If you look closely, you can also see that there is a small gap where the blade is inserted into the handle, and it might look like the work of a sloppy blacksmith! But it’s actually very intentional. The small exposed part of the tang is called a machi gap and is there to invite adjustments and an easy replacement of the handle. Nowadays, it’s often used as more of a cosmetic feature and a reference to traditional knives.

BLADE SHAPE:
Gyuto is the most versatile and useful blade shape in the modern kitchen. It has a wide profile (52mm) with an extra height clearance for easy food transfer and tends to be fairly flat towards the heel, enabling easy and fast chopping on the cutting board. A pointed tip allows piercing and precise, delicate work. A slight curve between the tip and the midsection makes the belly great for rocking the blade back and forth when cutting. It can be used for cutting meat, fish and vegetables. 

STEEL:
Aogami #2 is a very popular steel in Japanese knife making and one of the finest high-carbon steels, meaning the knives forged from it will have excellent edge retention and also sharpen very easily. At the same time, it is less resistant to corrosion, meaning the blade can develop a patina, while longer exposure to water or other corrosives could also lead to rusting. This is improved to some extent with the addition of chromium and tungsten, but it’s still a high-carbon steel that should be maintained accordingly (⚠️ read more about knife maintenance here). Aogami #2 steel is composed of carbon (C) 1.1 %, chromium (Cr) 0.5 %, manganese (Mn) 0.3%, and tungsten (W) 1.5%.

LAMINATION:
The blade was laminated with soft iron, which is iron with only a small amount of carbon added to it. Laminating the blade improves its structural integrity, as the knife’s core is made of hard—and therefore brittle—high-carbon Aogami #2 steel that is prone to breakage on its own.

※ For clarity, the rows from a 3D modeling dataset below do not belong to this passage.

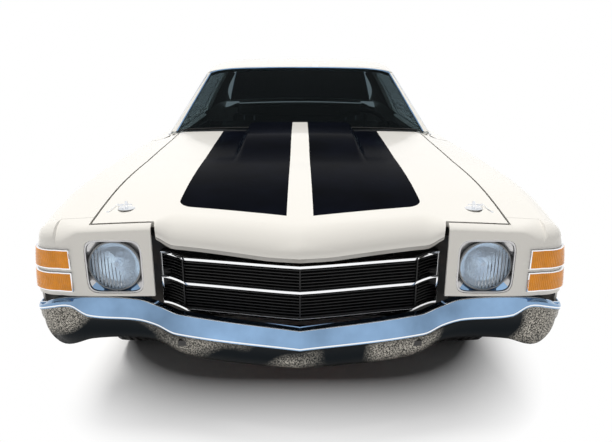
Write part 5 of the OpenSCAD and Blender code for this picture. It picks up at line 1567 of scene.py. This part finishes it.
def gauges():
    s = Solid()
    y = DOOR_FRONT + 302
    for x, z, r in ((330, 800, 46), (480, 800, 46), (240, 790, 26), (565, 805, 24), (565, 750, 24)):
        s.lathe([(r - 4, -2), (r + 3, -2), (r + 4, 4), (r, 8), (r - 4, 6)], (x, y, z), "y", 40, 1)
        s.lathe([(0.01, -2), (r - 3, -2), (r - 3, 2), (0.01, 2)], (x, y, z), "y", 40, 0)
    for x0, x1, z in ((-640, -180, 772), (-150, 150, 772)):
        s.box((x0, y - 2, z), (x1, y + 5, z + 9), 1)
    s.box((-120, y - 2, 800), (120, y + 4, 850), 0)
    s.make("dash_gauges", "root", "interior_plastic", [black_paint, satin_steel], 1.2, 40)


seats()
steering()
gauges()


# ---- Floor, light and camera ----
def floor():
    mesh = bpy.data.meshes.new("studio_floor")
    size = 60.0
    mesh.from_pydata([(-size, -size, 0), (size, -size, 0), (size, size, 0), (-size, size, 0)], [],
                     [(0, 1, 2, 3)])
    obj = bpy.data.objects.new("studio_floor", mesh)
    bpy.context.scene.collection.objects.link(obj)
    obj.location.z = -0.0005
    m, tree, b = shader("studio_floor")
    b.inputs["Base Color"].default_value = (0.93, 0.93, 0.93, 1)
    b.inputs["Roughness"].default_value = 0.9
    b.inputs["Specular IOR Level"].default_value = 0.0
    mesh.materials.append(m)
    # The far floor blends into the white background
    coord = tree.nodes.new("ShaderNodeTexCoord")
    xyz = tree.nodes.new("ShaderNodeSeparateXYZ")
    tree.links.new(coord.outputs["Object"], xyz.inputs[0])
    across = maths(tree, "POWER", maths(tree, "DIVIDE", maths(tree, "ABSOLUTE", xyz.outputs["X"]), 1.15),
                   4.0)
    along = maths(tree, "POWER", maths(tree, "DIVIDE", maths(tree, "ABSOLUTE", xyz.outputs["Y"]), 2.4), 4.0)
    far = ranged(tree, maths(tree, "POWER", maths(tree, "ADD", across, along), 0.25), 0, 1, 0.84, 1.06)
    glow = node(tree, "ShaderNodeEmission", Strength=1.0)
    glow.inputs["Color"].default_value = (1, 1, 1, 1)
    path = tree.nodes.new("ShaderNodeLightPath")
    seen = maths(tree, "MULTIPLY", far, path.outputs["Is Camera Ray"])
    mixer = tree.nodes.new("ShaderNodeMixShader")
    tree.links.new(seen, mixer.inputs[0])
    tree.links.new(b.outputs[0], mixer.inputs[1])
    tree.links.new(glow.outputs[0], mixer.inputs[2])
    tree.links.new(mixer.outputs[0], tree.nodes["Material Output"].inputs["Surface"])


def light():
    world = bpy.data.worlds.new("studio")
    bpy.context.scene.world = world
    world.use_nodes = True
    tree = world.node_tree
    tree.nodes.clear()
    out = tree.nodes.new("ShaderNodeOutputWorld")
    ambient = node(tree, "ShaderNodeBackground", Strength=0.12)
    white = node(tree, "ShaderNodeBackground", Strength=1.0)
    ambient.inputs["Color"].default_value = (0.97, 0.98, 1.0, 1)
    white.inputs["Color"].default_value = (1, 1, 1, 1)
    path = tree.nodes.new("ShaderNodeLightPath")
    direct = maths(tree, "MAXIMUM",
                   maths(tree, "MAXIMUM", path.outputs["Is Camera Ray"], path.outputs["Is Glossy Ray"]),
                   path.outputs["Is Transmission Ray"])
    mixer = tree.nodes.new("ShaderNodeMixShader")
    tree.links.new(direct, mixer.inputs[0])
    tree.links.new(ambient.outputs[0], mixer.inputs[1])
    tree.links.new(white.outputs[0], mixer.inputs[2])
    tree.links.new(mixer.outputs[0], out.inputs["Surface"])
    lamp = bpy.data.lights.new("key", "SUN")
    lamp.energy = 3.6
    lamp.angle = math.radians(30)
    lamp.color = (1.0, 0.985, 0.96)
    o = bpy.data.objects.new("key", lamp)
    o.rotation_euler = (math.radians(-7), math.radians(-8), 0)
    o.visible_glossy = False
    bpy.context.scene.collection.objects.link(o)


def camera():
    cam = bpy.data.cameras.new("photo_camera")
    cam.sensor_fit = "HORIZONTAL"
    cam.sensor_width = 36.0
    cam.lens = 32.2412
    cam.shift_x = 0.0098
    cam.clip_start, cam.clip_end = 0.05, 200
    o = bpy.data.objects.new("photo_camera", cam)
    o.location = (0, -4.130, 1.360)
    o.rotation_euler = (math.radians(90 - 16.76), 0, 0)
    bpy.context.scene.collection.objects.link(o)
    bpy.context.scene.camera = o


floor()
light()
camera()
bpy.context.scene.view_settings.view_transform = "Standard"
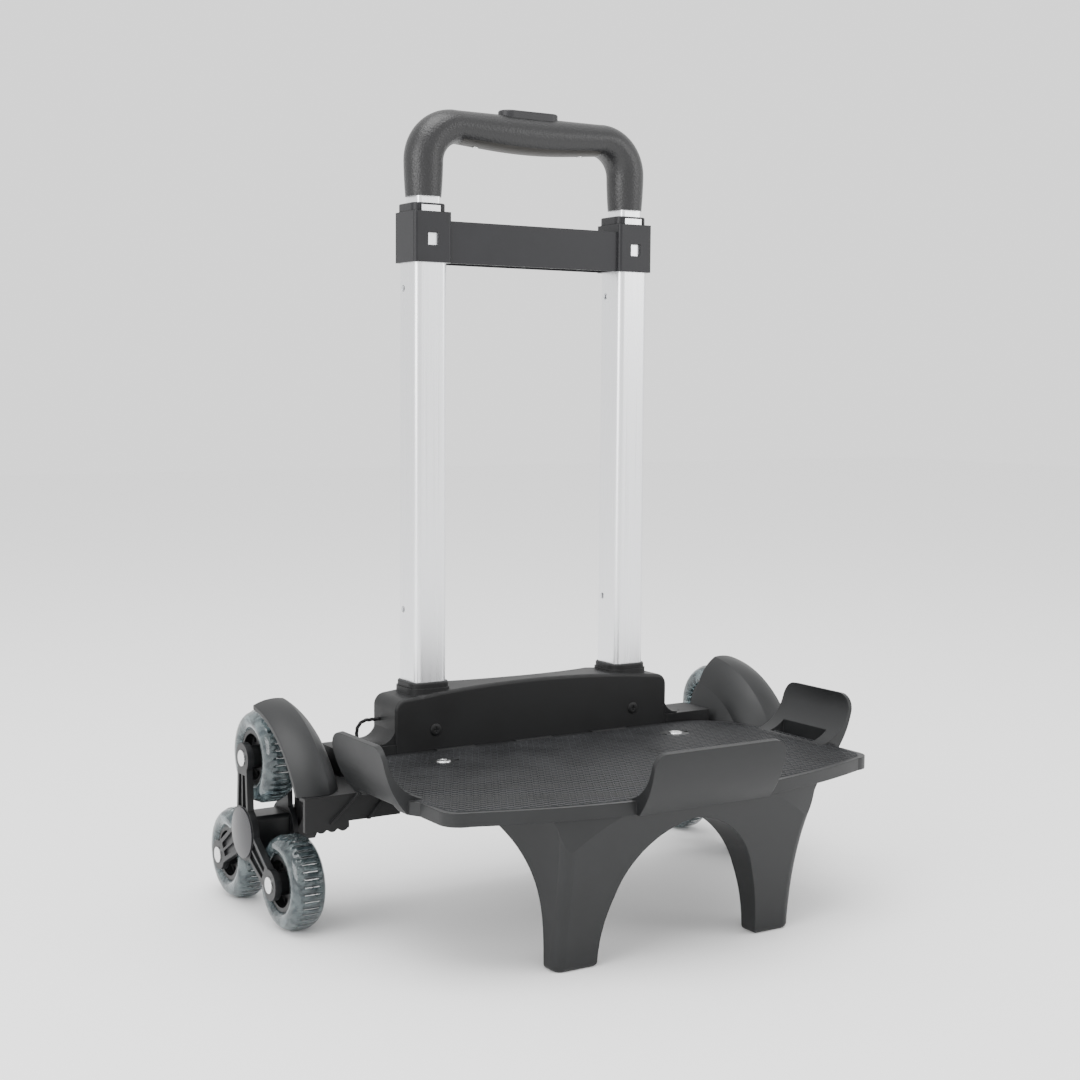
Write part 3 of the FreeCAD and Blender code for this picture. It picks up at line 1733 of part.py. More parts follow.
def screws():
    deck, panel = [], []
    for side, sign in SIDES:
        x = f"{sign} * deck_screw_half"
        head = cylinder(
            f"deck_screw_head_{side}",
            (x, "deck_screw_line", "deck_top"),
            "screw_head / 2",
            "1.2",
        )
        shank = cylinder(
            f"deck_screw_shank_{side}",
            (x, "deck_screw_line", f"{BEAM_BOTTOM} + 6"),
            "screw_diameter / 2",
            f"deck_top - {BEAM_BOTTOM} - 5.5",
        )
        deck.append(fuse(f"deck_screw_{side}", head, shank))
        x = f"{sign} * {PANEL_SCREW_X}"
        head = cylinder(
            f"panel_screw_head_{side}",
            (x, "housing_front - 1", "panel_screw_height"),
            "screw_head * 0.42",
            "1",
            Y,
        )
        shank = cylinder(
            f"panel_screw_shank_{side}",
            (x, "housing_front - 0.5", "panel_screw_height"),
            "screw_diameter / 2",
            "tube_line - tube_depth / 2 - housing_front + 0.4",
            Y,
        )
        panel.append(fuse(f"panel_screw_{side}", head, shank))
    node("deck_screws", fuse("deck_screws", *deck))
    node("panel_screws", fuse("panel_screws", *panel))


def tie_loop():
    """A small cord loop with its ends held in the housing's left side and in the arm below."""
    side, back = -number("housing_half"), number(f"{HOUSING_BACK} - 8")
    high, low = number("panel_screw_height + 6.5"), number("arm_top")
    reach, cord, bend = number("loop_reach"), number("loop_cord"), number("loop_bend")
    slant = math.sqrt(0.5) * bend
    corner = Vector(side - reach + bend, back, high)
    turn = Vector(side - reach, back, high - bend)
    middle = corner + Vector(-slant, 0, slant - bend)
    path = Part.Wire(
        [
            Part.LineSegment(Vector(side, back, high), corner).toShape(),
            Part.Arc(corner, middle, turn).toShape(),
            Part.LineSegment(turn, Vector(side - reach, back, low)).toShape(),
        ]
    )
    section = Part.Wire([Part.Circle(Vector(side, back, high), X, cord / 2).toShape()])
    node("tie_loop", shaped("tie_loop", path.makePipeShell([section], True, False)))


screws()
tie_loop()

# ------------------------------------------------------------------ check and write

doc.recompute()
for thing in doc.Objects:
    for fault in ("Invalid", "Error"):
        if fault in thing.State:
            raise RuntimeError(f"{thing.Name} is {fault}")
for piece in nodes:
    if piece.Shape.isNull() or not piece.Shape.isValid() or not piece.Shape.Solids:
        raise RuntimeError(f"{piece.Label} has no valid solid")

os.makedirs("parts", exist_ok=True)
for piece in nodes:
    piece.Shape.exportStep(os.path.join("parts", piece.Label + ".step"))
print(len(nodes), "sub-parts written")
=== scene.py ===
import math

import bmesh
import bpy
from mathutils import Matrix, Vector


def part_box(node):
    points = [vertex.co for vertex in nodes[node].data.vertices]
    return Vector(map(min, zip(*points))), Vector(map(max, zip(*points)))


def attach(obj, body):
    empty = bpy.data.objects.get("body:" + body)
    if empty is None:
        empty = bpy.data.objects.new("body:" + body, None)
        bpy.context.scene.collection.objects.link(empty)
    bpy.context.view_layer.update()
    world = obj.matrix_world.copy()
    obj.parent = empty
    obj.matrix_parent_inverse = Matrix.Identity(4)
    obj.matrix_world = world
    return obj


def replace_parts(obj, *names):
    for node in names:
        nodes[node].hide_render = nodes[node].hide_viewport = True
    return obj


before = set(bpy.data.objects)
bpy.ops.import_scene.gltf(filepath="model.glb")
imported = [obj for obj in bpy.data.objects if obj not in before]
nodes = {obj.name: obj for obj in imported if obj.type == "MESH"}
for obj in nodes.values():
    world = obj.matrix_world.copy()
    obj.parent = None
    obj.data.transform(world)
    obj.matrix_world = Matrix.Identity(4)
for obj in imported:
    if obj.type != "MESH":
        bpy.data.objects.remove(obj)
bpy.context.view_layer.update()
MM = 0.001

# ---------------------------------------------------------------- platform and mudguards
# The load platform with its front legs, lip and wings, and the two mudguards over the wheels:
# injection moulded polypropylene in dark grey, from spark-eroded tools that leave a fine matt
# grain. The platform is screwed to the base frame, and each guard is clipped to an arm.


def linear(colour):
    """An sRGB hex colour as linear red, green, blue and alpha."""
    parts = [int(colour[place : place + 2], 16) / 255 for place in (1, 3, 5)]
    return [part / 12.92 if part <= 0.04045 else ((part + 0.055) / 1.055) ** 2.4 for part in parts] + [1.0]


def new_material(name):
    made = bpy.data.materials.new(name)
    made.use_nodes = True
    made.node_tree.nodes.clear()
    return made


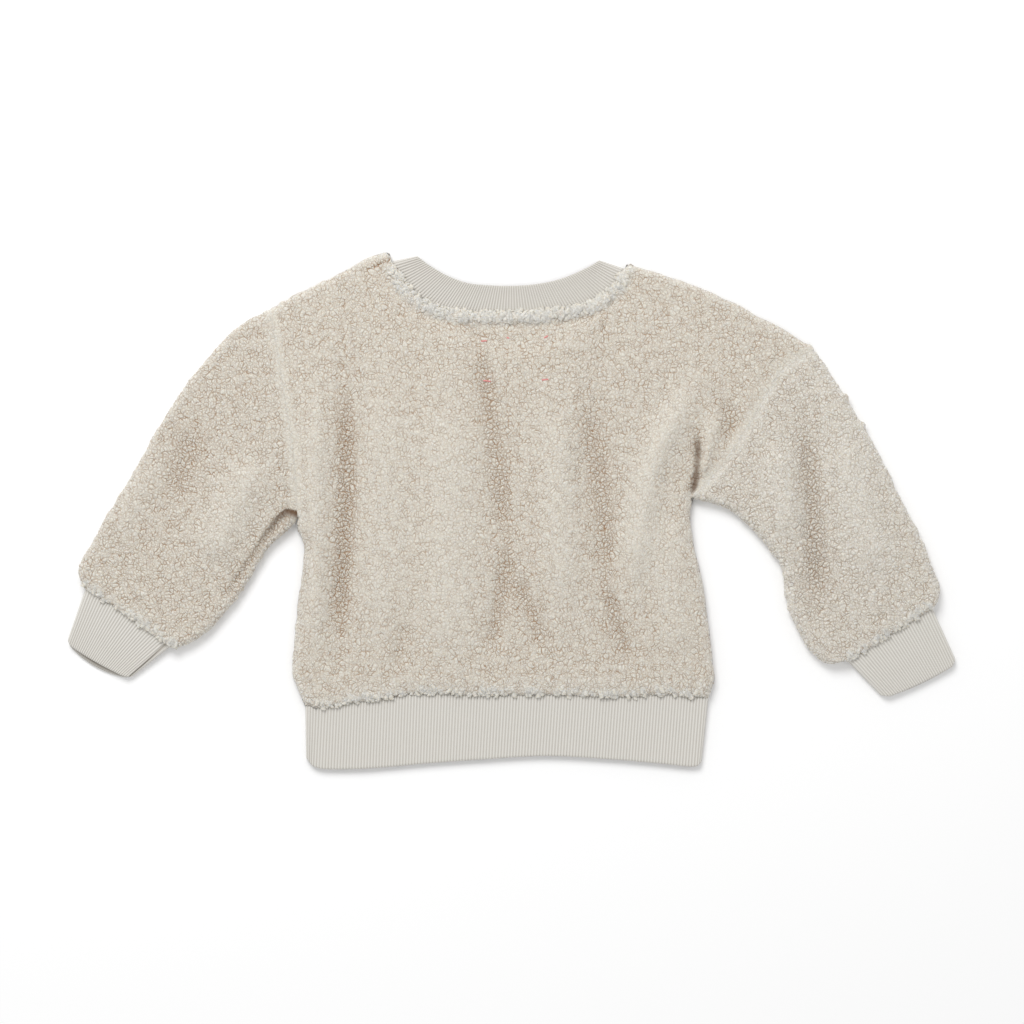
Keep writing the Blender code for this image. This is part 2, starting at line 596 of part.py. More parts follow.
clear_scene()
make_front()
make_back()
make_sleeve("sleeve_left", SLEEVE_LEFT, LEFT_ARMHOLE, LEFT_SLEEVE_FOLDS)
make_sleeve("sleeve_right", SLEEVE_RIGHT, RIGHT_ARMHOLE, RIGHT_SLEEVE_FOLDS)
make_hem()
make_cuff("cuff_left", SLEEVE_LEFT, CUFF_LEFT)
make_cuff("cuff_right", SLEEVE_RIGHT, CUFF_RIGHT)
make_neckband()
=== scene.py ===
"""The looks of a child's sherpa fleece sweatshirt, laid flat on its front with its back up.

Seen from above, +X is the wearer's right, +Y points to the neck and +Z is up. Places and sizes are written
in millimetres and turned into metres where a mesh is made.
"""

import json
from collections import namedtuple

import bmesh
import bpy
import numpy as np
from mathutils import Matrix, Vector
from mathutils.bvhtree import BVHTree

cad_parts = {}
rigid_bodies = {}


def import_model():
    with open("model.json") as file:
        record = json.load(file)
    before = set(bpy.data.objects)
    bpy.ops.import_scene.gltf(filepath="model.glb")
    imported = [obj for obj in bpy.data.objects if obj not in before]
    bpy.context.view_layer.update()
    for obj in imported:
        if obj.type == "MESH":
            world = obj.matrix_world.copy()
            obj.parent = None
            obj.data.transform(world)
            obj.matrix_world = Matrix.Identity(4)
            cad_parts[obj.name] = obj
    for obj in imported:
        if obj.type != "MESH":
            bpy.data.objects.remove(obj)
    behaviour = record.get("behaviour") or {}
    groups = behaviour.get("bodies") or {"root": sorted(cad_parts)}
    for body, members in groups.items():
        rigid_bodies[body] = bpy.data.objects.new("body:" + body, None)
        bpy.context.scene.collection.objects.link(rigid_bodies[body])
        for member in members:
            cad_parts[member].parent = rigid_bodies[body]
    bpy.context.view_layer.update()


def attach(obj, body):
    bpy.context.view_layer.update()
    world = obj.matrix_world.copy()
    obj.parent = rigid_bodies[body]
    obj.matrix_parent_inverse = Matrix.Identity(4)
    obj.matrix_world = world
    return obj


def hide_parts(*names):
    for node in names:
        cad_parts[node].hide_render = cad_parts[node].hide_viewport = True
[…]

⚠️ Due to its purity and lack of any added elements such as chromium (Cr), soft iron doesn’t resist corrosion well. Therefore, the upper laminated part can also develop rust when not taken care of properly.

GEOMETRY:
It has a double bevel (symmetrical) blade with a concave V-edge profile (hollow grind). The profile allows the knife to remain extremely thin despite frequent sharpening.
This gyuto is slightly heavier, as the blade at the handle is thicker (3.7mm) and then gradually tapers towards the tip (1.0mm). Viewed from the back of the blade, the knife is heavier and stronger at the handle and thinner and more precise at the tip. This blade shape makes the knife easier to use because the blade is very responsive, easily maneuverable and nicely balanced. This type of blade design is also called distal taper – you can read more about it in the article on blade geometry.  

BLADE FINISH:
The highly polished look of the blade is the result of a unique, time-consuming process of polishing the blade with natural whetstones. The hazy appearance of the kasumi line (matte surface above the transition between the harder and softer steel) is in high contrast to the finely polished (migaki) upper part of the blade. The blade has a natural look with a few intentional imperfections (uneven clad line) that make each knife unique. The final look of the blade is the result of highly skilled craftsmanship and high-quality production. You don’t often come upon such a product that doubles as a piece of art.

HANDLE:
Japanese (Wa) style handle made out of teak wood with a buffalo horn ferrule.